Increasing competition for Alternative Assets
This is from the annual report:
“The increasing number of investment managers dedicated to our markets and the increasing amount of capital available to them have made it more difficult to identify markets in which to invest, and this could lead to a decline in our returns on investments. “
A pretty clear statement. What we see at the moment is a bifurcation of the Asset Management industry: On one side, cheap ETFs (plus quant strategies) and on the other side Alternative Assets with higher fees. Everyone in between has to go one direction or the other. For many players, the Index/ETF world is not an option, so almost all “classical” Asset Managers try to push into alternatives. Cleary Oaktree has the advantage of the track record, but things will clearly get more tough. This will impact further fee levels and potential returns. Plus, I guess that part of the increase in compensation is a defensive move to keep key people in the group. Good for the star employees, less good for the shareholders.

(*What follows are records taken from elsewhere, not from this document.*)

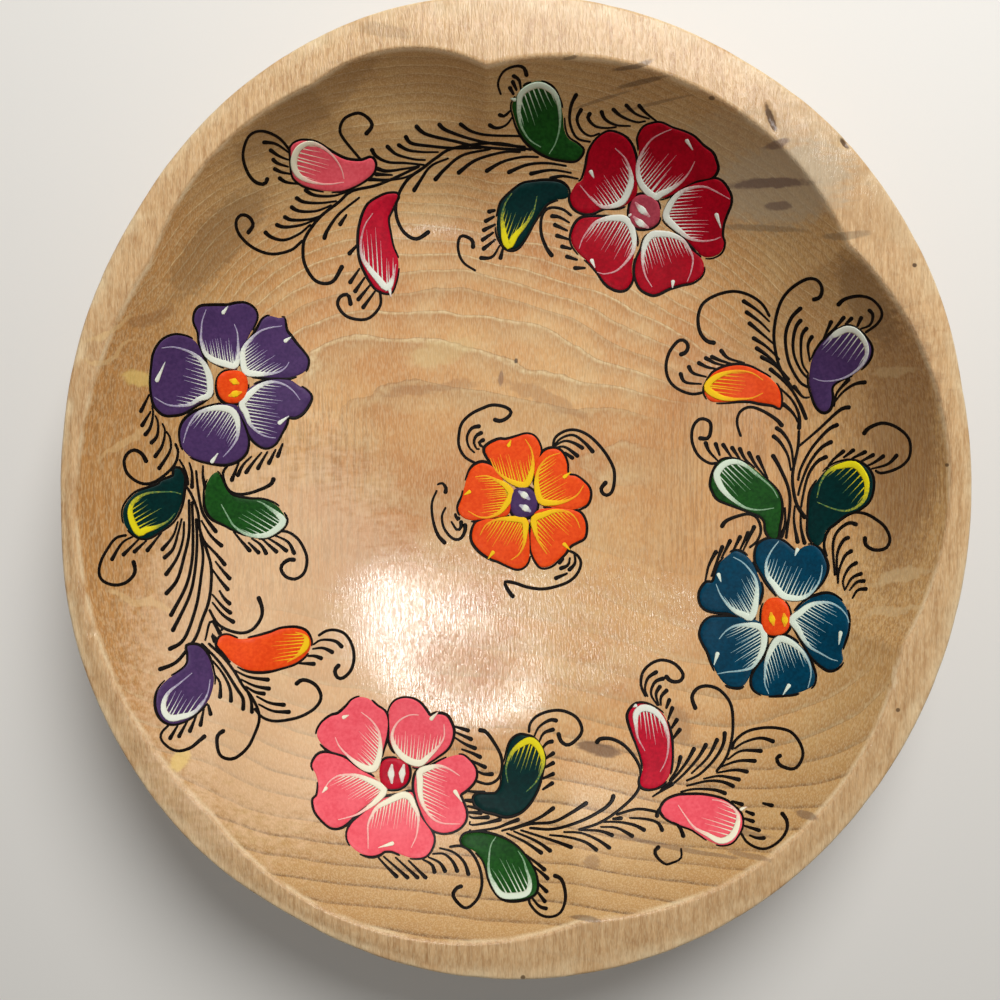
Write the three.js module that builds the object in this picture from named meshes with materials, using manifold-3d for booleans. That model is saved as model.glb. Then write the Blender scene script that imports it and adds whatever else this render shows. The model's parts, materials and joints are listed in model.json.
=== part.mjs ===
// A hand-carved oval dish of pale wood with five flowers, leaves and buds painted inside it.
// Millimetres, +Z up. The origin is the middle of the flat foot. +Y runs along the grain.
import * as THREE from 'three';
import { mergeVertices } from 'three/addons/utils/BufferGeometryUtils.js';
import Module from 'manifold-3d';

const wasm = await Module();
wasm.setup();

// Blank: the hewn block before it is hollowed
const width = 347;
const length = 375;
const height = 65;
const footWidth = 196;
const footEase = 1.5;
const sideHeight = 20;
const rimEase = 1.6;
const flankFullness = 0.62;
const blankSegments = 72;
const flankSteps = 7;

// The scoops and the painting are laid out on a grid, whose columns and rows spread with the width and length
const columnCount = 347;
const rowCount = 375;
const spread = { across: width / columnCount, along: length / rowCount };

// Hollow: six overlapping gouged scoops, whose walls meet in cusps at the rim
const hollowDepth = 48;
const wallSteepness = 4;
const scoopSegments = 60;
const scoopSteps = 9;
const clearAboveRim = 5;
const scoops = [
  { name: 'upper left', angle: 127, reach: 171.5, radius: 112 },
  { name: 'upper right', angle: 67, reach: 166.5, radius: 114 },
  { name: 'right', angle: 0, reach: 162.5, radius: 127 },
  { name: 'lower right', angle: -59, reach: 172, radius: 120 },
  { name: 'lower left', angle: -114, reach: 174, radius: 132 },
  { name: 'left', angle: -173, reach: 166, radius: 158 },
];

// Paint: films of enamel that lie on the wood, each a little proud of it
const filmThickness = 0.5;
const filmClearance = 0.5;
const petalGap = 1.0;
const eyeGap = 1.2;
const petalSquareness = 2.6;
const petalNotch = 3.2;
const notchShare = 0.34;
const petalSegments = 24;
const eyeSegments = 14;
const leafSegments = 20;
const leafTailShare = 0.34;
const leafHeadShare = 1.2;
const leafSwellRatio = 1.4;

const wood = 0xc99a62;
const woodRoughness = 0.35;
const enamelRoughness = 0.25;
const enamel = {
  crimson: 0xa80d22,
  rose: 0xb04452,
  violet: 0x4b3460,
  orange: 0xf0501a,
  teal: 0x0c4668,
  coral: 0xf0606f,
  green: 0x1e5a24,
  darkGreen: 0x062f33,
};

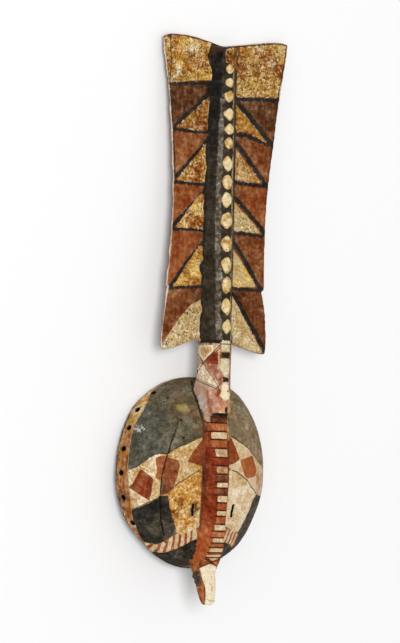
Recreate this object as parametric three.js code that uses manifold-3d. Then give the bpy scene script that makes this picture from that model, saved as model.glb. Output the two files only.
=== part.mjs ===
// A tall carved wooden plank mask, lying on its back.
//
// One block of light wood: a hollow convex face with a grooved centre ridge and a small beak,
// a short neck block with a projecting lip, and a tall flared plank with a raised centre ridge
// that carries a row of carved lozenges.
//
// The mask is first laid out "upright" with x across, y up the mask and z out of the face,
// the flat back of the rim in the plane z = 0. At the end it is leaned back by REST_LEAN so that
// the top of the rim and the top of the plank lie on the ground, as they do when it is put down.

import * as THREE from "three";
import { mergeVertices } from "three/addons/utils/BufferGeometryUtils.js";
import Module from "manifold-3d";

// ---- driving dimensions (mm) ----

// Face bowl
const FACE_HALF_WIDTH = 141;        // rim, measured from the centre line
const FACE_MID_Y = 3;               // height at which the rim is widest
const FACE_TOP = 171;               // rim above FACE_MID_Y
const FACE_BOTTOM = 158.5;          // rim below FACE_MID_Y
const FACE_ROUND_TOP = 2.27;        // roundness exponents of the two halves of the rim
const FACE_ROUND_BOTTOM = 1.87;
const FACE_DEPTH = 96;              // outer surface above the back of the rim
const FACE_BULGE = 2.4;             // how full the bowl is towards its edge
const FACE_EDGE = 1.85;             // how steeply it turns down to the rim
const WALL = 11;                    // carved wall of the bowl
const CHIN_SWAY = 7;                // the chin is carved a little to one side
const CHIN_Y = -64;                 // height at which that begins
const RIDGE_SWAY = 2.1;             // the ridge and the beak follow it less
const CROWN_SWAY = 5;               // so is the top of the rim
const CROWN_Y = 112;

// Eye slits
const EYE_X = 39.4;
const EYE_SHIFT = 2.8;              // both sit a little to one side
const EYE_Y = -53;
const EYE_LENGTH = 22;
const EYE_WIDTH = 4.0;

// Tie holes through the bare rim band
const TIE_HOLE_R = 4.4;
const TIE_HOLE_Z = 16;              // height above the back of the rim
const TIE_HOLE_HEIGHTS = [146, 115, 83, 46, 5, -37, -81];

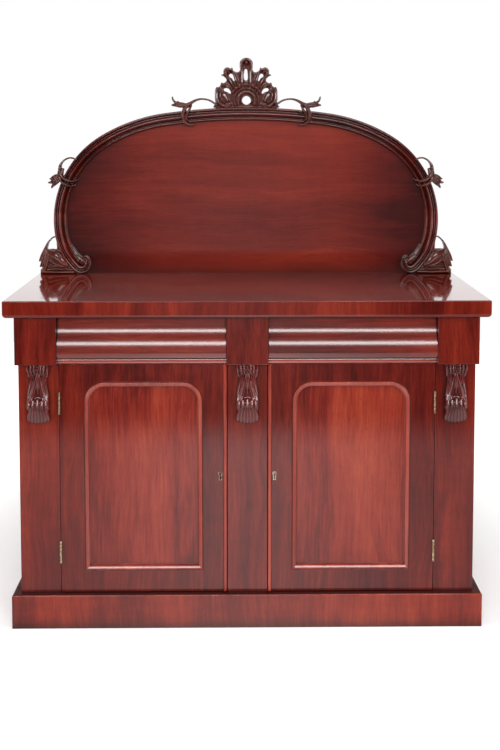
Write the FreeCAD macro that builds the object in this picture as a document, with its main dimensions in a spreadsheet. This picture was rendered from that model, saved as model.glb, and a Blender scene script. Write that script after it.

I liked the way the Brooklyn Investor tried to value Oaktree, a sum of parts valuation with 3 parts: The regular fees, the incentive fees and the NAV.,
This is how it looks based on “gut feeling” assumptions (12x EBIT multiple for normal fees, 6x EBIT for incentives, Doubleline at 1,5% of AUM, other NAV at book):
|mn USD||Per share|
|2015 EBIT ex Incentive||180,6|
|Avg Incentives 5 year||189,5|
|NAV Investment Q3 2016 per share||17,1|
|Doubleline value p.s.||1,7|
|Total value per share||40,1|
Under those assumptions, the stock looks fairly valued. Now one could of course discuss any of the assumptions (averages, multiples etc.) in order to move the value up or down. However my experience is that my first “gut feeling” approach often turns out to be pretty good.
So at this stage we can clearly see that although Oaktree is an interesting company, but they do have issues and the stock price does not indicate a significant undervaluation which I would need in this case. For me this is (again) a stock for the watch list which I would consider toi buy at a lower price, in this case at least below 30 USD per share (all other things equal).
For the time being, I will remain a loyal reader of Howard Marks’ comments but not invest into Oaktree. The good times seem to be over and the company is facing some operational issues. At a significantly cheaper price, the stock would be more interesting.